Older adults who receive the Shingrix shingles vaccines are more than twice as likely to develop Guillain-Barré syndrome compared with those given the older Zostavax product, a study published Monday by JAMA Internal Medicine found.

However, the risk for Guillain-Barré, an immune disorder that damages the nervous system and causes muscle weakness, is rare with both shots, the data showed.

Among more than 1.3 million adults given the Shingrix vaccine, manufactured by GlaxoSmithKline, 15 cases of Guillain-Barré were identified, according to researchers from the Food and Drug Administration and Centers for Disease Control and Prevention.

In comparison, nine cases of Guillain-Barré were reported among more than 1.8 million people given the Zostavax vaccine, manufactured by Merck.

Merck stopped manufacturing the vaccine in the United States in July 2020 and its sale and use was discontinued in the United States as of Nov. 18, 2020.

“Our current findings confirm an increased risk of Guillain-Barré syndrome following [Shingrix] vaccination in the Medicare population aged 65 years and older,” researchers wrote in the new study.

However, “the increased risk of Guillain-Barré syndrome following [Shingrix vacination] should be considered in the context of the benefits of the vaccine,” they said.

Shingles, also known as zoster or herpes zoster, is a viral disease that causes a painful skin rash with blisters.

Although common — about one in three people in the United States will develop it in their lifetimes — illness can cause serious complications in older adults, including increased risk for stroke, the CDC said.

Shingles is caused by varicella zoster virus, which also causes chickenpox, according to the CDC.

After a person recovers from chickenpox, the virus stays inactive in their body, but it can reactivate later, causing shingles.

Currently, the CDC recommends that healthy adults age 50 and older get two doses of the shingles vaccine separated by two to six months.

Shingrix, which received FDA approval in 2017, is considered the vaccine of choice, given that it is up to 85% more effective at preventing shingles than Zostavax, studies indicate.

For this study, the FDA and CDC compared data on more than 3.1 million people — most were in their 70s — who received either Shingrix or Zostavax.

The more than 1.3 million people given Shingrix were vaccinated between Oct. 1, 2017, and Dec. 31, 2018, while the roughly 1.8 million who received Zostavax did so between Oct. 1, 2012, and Sept. 30, 2017.

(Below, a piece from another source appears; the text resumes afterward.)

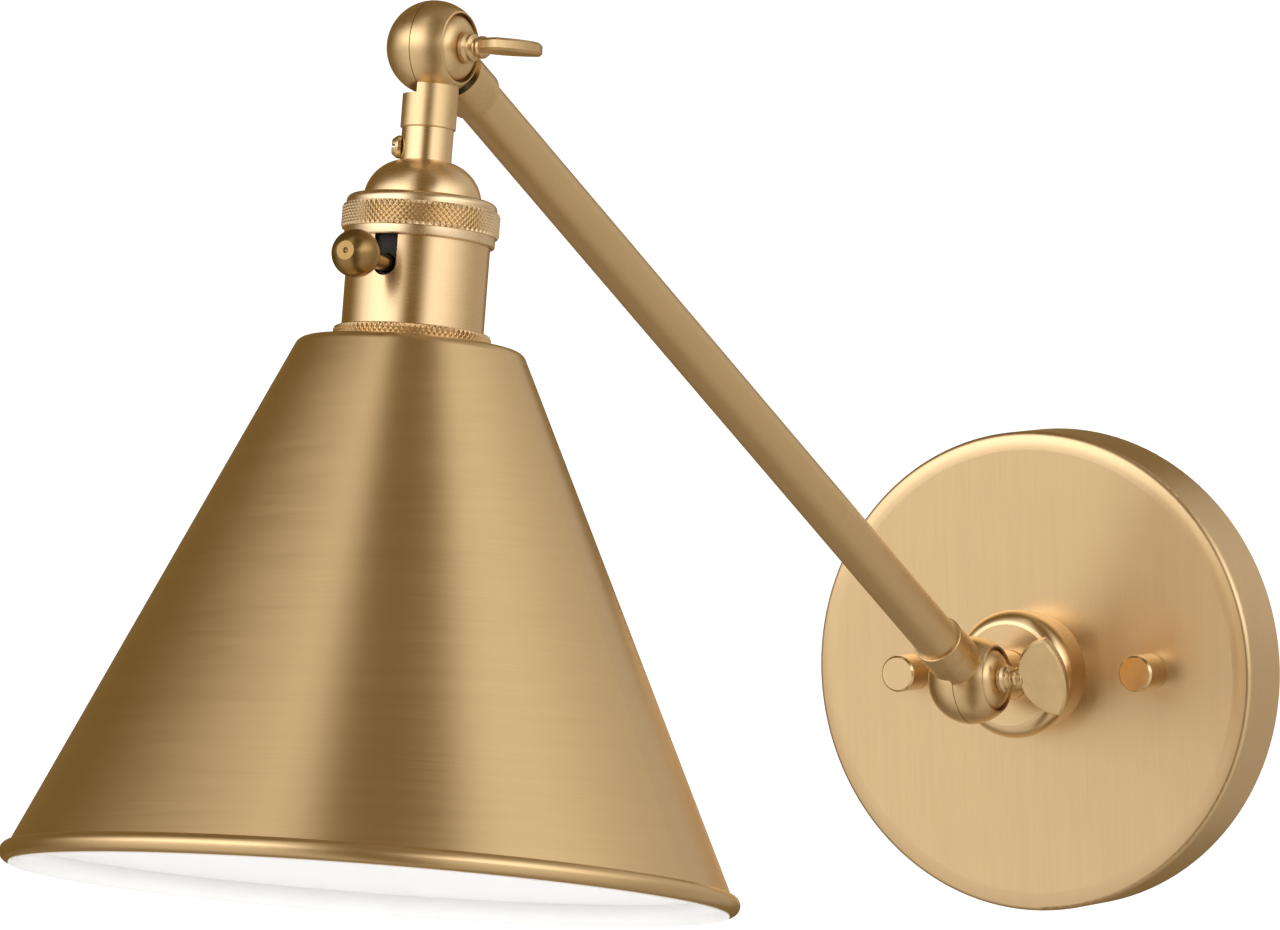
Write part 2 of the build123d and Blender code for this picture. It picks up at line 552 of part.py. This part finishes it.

Fifteen of those given Shingrix developed Guillain-Barré syndrome within 42 days of vaccination, for a rate of 0.29 cases per 1 million shots administered, the data showed.

The nine people who received Zostavax and were diagnosed with Guillain-Barré syndrome within 42 days, for a rate of 0.12 cases per 1 million shots administered.

“Patients and clinicians should be aware of the risk of Guillain-Barré syndrome and consider the benefits of avoiding zoster with an efficacious vaccine,” they wrote.